Generate for each of the three calculations single plots for total DOS, s-, and p-projected DOS. The plots should feature on the y axis the energy and on the x axis the DOS. In combination with a bandstructure plot you can partially relate certain bands to the respective orbital character. Comparing the plots with each other you should see results strongly differing with respect to the local Gaussian averaging according to the specified sigma parameter. Obviously it is crucial to find a sigma that provides a good balance between a smoothing of the curves and a resolution of the features of the electronic structure.

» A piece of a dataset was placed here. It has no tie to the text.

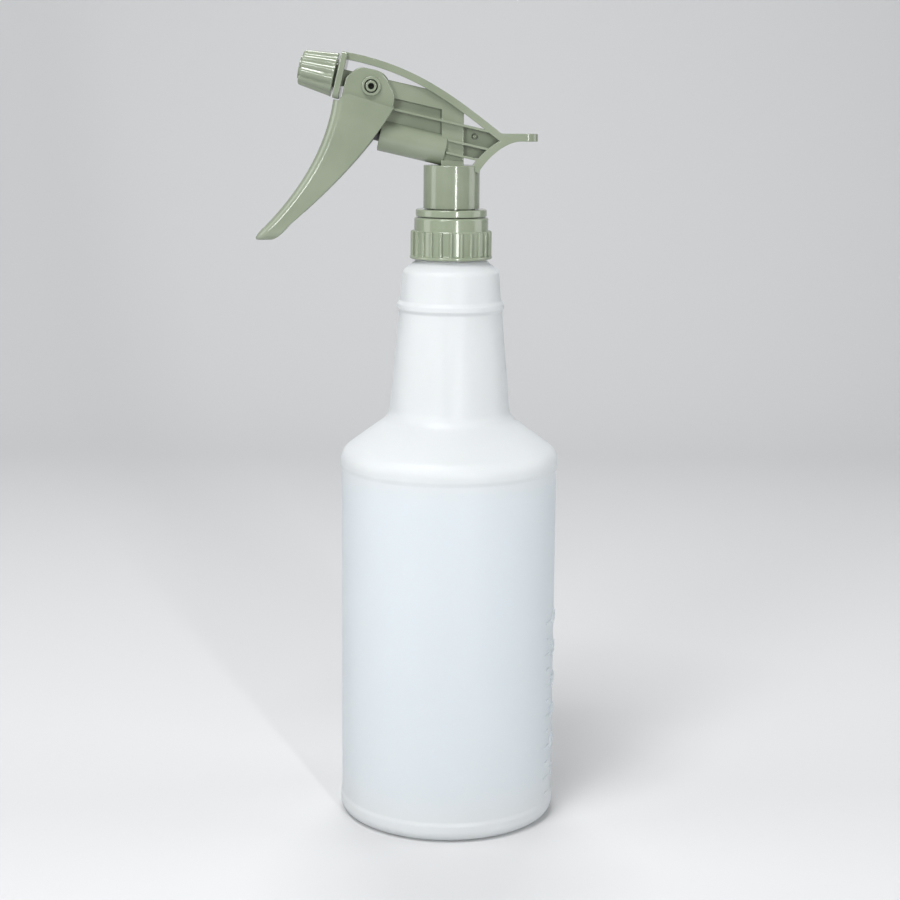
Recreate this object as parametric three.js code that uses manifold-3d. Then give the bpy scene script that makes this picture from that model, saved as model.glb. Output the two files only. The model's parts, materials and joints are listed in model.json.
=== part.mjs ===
// Trigger spray bottle: a round blow-moulded bottle with a screwed-on trigger sprayer.
// Millimetres, +Z up. The bottle stands on z = 0 and every piece is its own closed solid.
// Heights are measured up the neck axis. The sprayer's spray line is tilted, so its pieces are
// built along that line (local +X runs back from the nozzle) and turned into place together.

import * as THREE from "three";
import { mergeVertices } from "three/addons/utils/BufferGeometryUtils.js";
import Module from "manifold-3d";

const wasm = await Module();
wasm.setup();

// ---------------------------------------------------------------- driving dimensions

const GAP = 0.3; // between pieces that touch
const SLIP = 0.4; // between pieces that turn or slide in each other
const SINK = 0.5; // how far the features of one moulding run into each other
const PAST = 1; // how far a cutter runs past what it cuts
const DEG = Math.PI / 180;

const bottle = {
  bodyRadius: 43.7,
  wall: 1.2,
  beadProud: 0.45, // the heel and shoulder beads stand this far off the wall
  heelRadius: 4.5,
  heelBeadTop: 7,
  beadBlend: 2, // height in which a bead runs into the wall
  pushUp: 4, // rise of the base's middle over the ring it stands on
  standRing: 6.7, // that ring's inner edge, in from the wall
  shoulderZ: 148.4,
  shoulderBead: 2, // the shoulder bead starts this far below the shoulder
  shoulderRadius: 7,
  shoulderSlope: 36.5, // degrees above level
  neckRootRadius: 24.45,
  neckFillet: 7,
  neckLength: 58.6,
  neckTopInset: 5.15, // how much narrower the neck is at its top than at its root
  neckTopFillet: 3,
  ringBelowTop: 14,
  ringHeight: 4.2,
  ringProud: 0.85,
  ringBlend: 0.9,
  collarSlope: 38, // degrees above level, the cone that runs in under the collar
  finishHeight: 10.8, // the threaded part, lip included
  finishWall: 1.7,
};

const neckThread = {
  pitch: 4.233,
  rootRadius: 12.5,
  depth: 1.2,
  rootHalf: 1.15,
  crestHalf: 0.5,
  turns: 1.35,
  collarTurns: 1.0,
  belowLip: 2.6, // the highest turn's middle, below the lip
};

const collar = {
  height: 16.4,
  top: 1.5,
  wall: 1.2,
  bandInset: 0.4, // the plain band stands in from the ribs' roots by this
  bandHeight: 5.6,
  ribs: 24,
  ribWidth: 1.15,
  ribProud: 1.0,
  ribBottom: 0.5,
  rimProud: 1.3,
  rimHeight: 1.1,
};

const gasket = { thickness: 1.0, width: 4.5 };

const tube = {
  outer: 3.0,
  inner: 2.1,
  lean: 6.3, // how far its foot has set forward, and then to one side
  leanForward: 3.5,
  straight: 6, // the bend starts this far below the retainer
  clearBase: 4,
};
const inletBall = { radius: 2.38, lift: 1.3 };

const retainer = {
  sealFlange: 1.6,
  sealInset: 0.7, // the seal flange's edge, in from the neck thread's root
  sealStep: 2.8, // the shank is narrower than the seal flange by this
  flangeInset: 0.6, // the outer flange's edge, in from the collar's band
  flangeHeight: 2.9,
  flangeEdge: 0.3,
  plugHeight: 8.0,
  wall: 1.4,
  stemBelowLip: 8.3,
  floorHeight: 0.5, // the annular well's floor, below the flange's underside
  seatRadius: 1.4,
  seatHeight: 1.4,
  chamberRoom: 1.0, // round the inlet ball
  chamberTop: 7.4, // above the flange's top
  tubeStop: 0.3, // where the dip tube stops, above the flange's underside
};

const skirt = { radius: 11.2, wall: 1.5, height: 17.0, deck: 1.8 };
const riser = { left: 4.1, right: 4.6, halfDepth: 4.5, bore: 1.5, footProud: 0.4, footHeight: 2 };

const pump = {
  drop: 18.6, // below the spray line
  bore: 4.9,
  wall: 1.4,
  depth: 25.3,
  endWall: 1.4,
  shortOfNeck: 2.4, // its closed end stops this far short of the neck axis
  portRadius: 1.2,
};

const head = {
  reach: 45.2, // neck axis to the front plate's front, along the level
  tilt: 12.5, // degrees that the spray line climbs towards the nozzle
  lift: 54.6, // spray line at the front plate, above the flange's underside
  plateThick: 2.5,
  plateTop: 9.3,
  plateBottom: 8.8,
  plateCorner: 2,
  plateTopCorner: 1.5,
  plateProud: 0.6, // each side, past the trigger's ears
  archThick: 2.8,
  archRise: 0.2, // its front end, above the front plate
  archSag: 0.6, // its rear end, below the tail's top
  archFrontPull: 0.47, // how strongly each end holds its direction, as a share of the span
  archRearPull: 0.35,
  archStartDown: 9, // degrees below level at the arch's two ends
  archEndDown: 37,
  tailLength: 33.9, // neck axis to the tail's end
  tailTop: 32.7, // above the flange's underside
  tailThick: 3.0,
  tailStart: 19.6,
  tailRoot: 4.5, // how far the tail's board starts ahead of the arch's end
  tailCorner: 4.5,
  strutThick: 2.5,
  strutTop: 6, // behind the arch's end
  strutElbow: [-0.5, -0.4], // from the arch's end and the tail's underside
  strutFootDrop: 2.6, // below the deck
  barrelTop: 2.9, // above and below the spray line
  barrelBottom: 3.6,
  barrelBore: 1.5,
  webHalfThick: 2.3,
  webSetBack: 1, // behind the pump's open end
  rearWebHalfThick: 1.5,
  finThick: 0.75,
  finProud: 0.1, // each side, past the pump
};

// Fins run along the tilt. A drop is below the spray line, and `from` is an x in the upright frame.
const topFin = { drop: 7.7, fromAlong: 19, shortOfTail: 5 };
const middleFin = { drop: 14.5, from: -1.5, pastSkirt: 2.5 };
const lowFin = { drop: 19.4, from: -2.2, shortOfSkirt: 0.6 };
const plug = { radius: 1.1, x: 8.9, overFin: 1.7, proud: 0.3 };

const pivot = { along: 14.1, drop: 1.0, postRadius: 2.2, postBore: 1.3, postDepth: 3.5, postProud: 0.7 };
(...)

Of course, besides the sigma the smoothness of the curves also depends on the k point set. After all the density of states is obtained on the basis of the eigenstates at each k point. The Gaussian averaging is needed because the k point mesh is not infinitely dense. For the smallest sigma (0.0015) we will therefore also test other k point sets. It should be enough if this is performed on top of the already obtained self-consistent density for the coarser k point mesh. Test

<kPointMesh nx="23" ny="23" nz="23" gamma="F"/>


and

<kPointMesh nx="47" ny="47" nz="47" gamma="F"/>


for the DOS calculation. How does it affect the result, how does it affect the computational demands?

2. Exercises

2.1. Band structure and DOS of a monatomic Cu wire (van Hove singularities)

Experimentalists are capable of producing monatomic wires of certain chemical elements, either on some substrate or free standing wires obtained with break junctions or by pulling scanning tunneling microscope (STM) tips out of a sample. For each energy the conductivity along such a wire is limited by the conductance quantum $G_0 = \frac{2e^2}{h}$ times the number of bands at the respective energy. Calculating the band structure of such a system therefore provides direct information on its ballistic electron transport properties.

We perform band structure and density of states calculations for a monatomic Cu wire. For this we set up a tetragonal unit cell with lattice parameters that provide a wide vacuum in two dimensions and the nearest neighbor distance between adjacent Cu atoms in the third dimension. Use $a=12.5~a_0$ and $c=4.82247~a_0$. For the self-consistent density calculation use a k point set of

<kPointMesh nx="1" ny="1" nz="201" gamma="F"/>


For the band structure calculation we explicitly provide the k point path by specifying "special k points" along the path:

<kPointCount count="200" gamma="F">
<specialPoint name="g">0.0 0.0 0.0</specialPoint>
<specialPoint name="X">0.0 0.0 0.5</specialPoint>
</kPointCount>


For the DOS calculation we use a very fine k point mesh such that the expected van Hove singularities at the band edges can easily be identified:

<kPointMesh nx="1" ny="1" nz="7001" gamma="F"/>


The number of energy mesh points for the DOS is fixed. As a consequence it is a good idea to refine the upper and lower limits of this mesh such that the mesh is not too coarse for our needs. Find out the Fermi energy obtained for the self-consistent density (grep -i fermi out) and adjust the energy window such that it only covers the interesting part of the band structure, e.g., from 0.1 Htr below the Fermi energy to 0.2 Htr above the Fermi energy. The sigma parameter should also be very small. Choose 0.0003.

Plot the "total DOS" (column 2), the s- (column 7), and the d-projected (column 9) DOS. The van Hove singularities schould nicely be visible on every lower and upper band edge. Why is the s-projected DOS so much smaller than the d-projected DOS?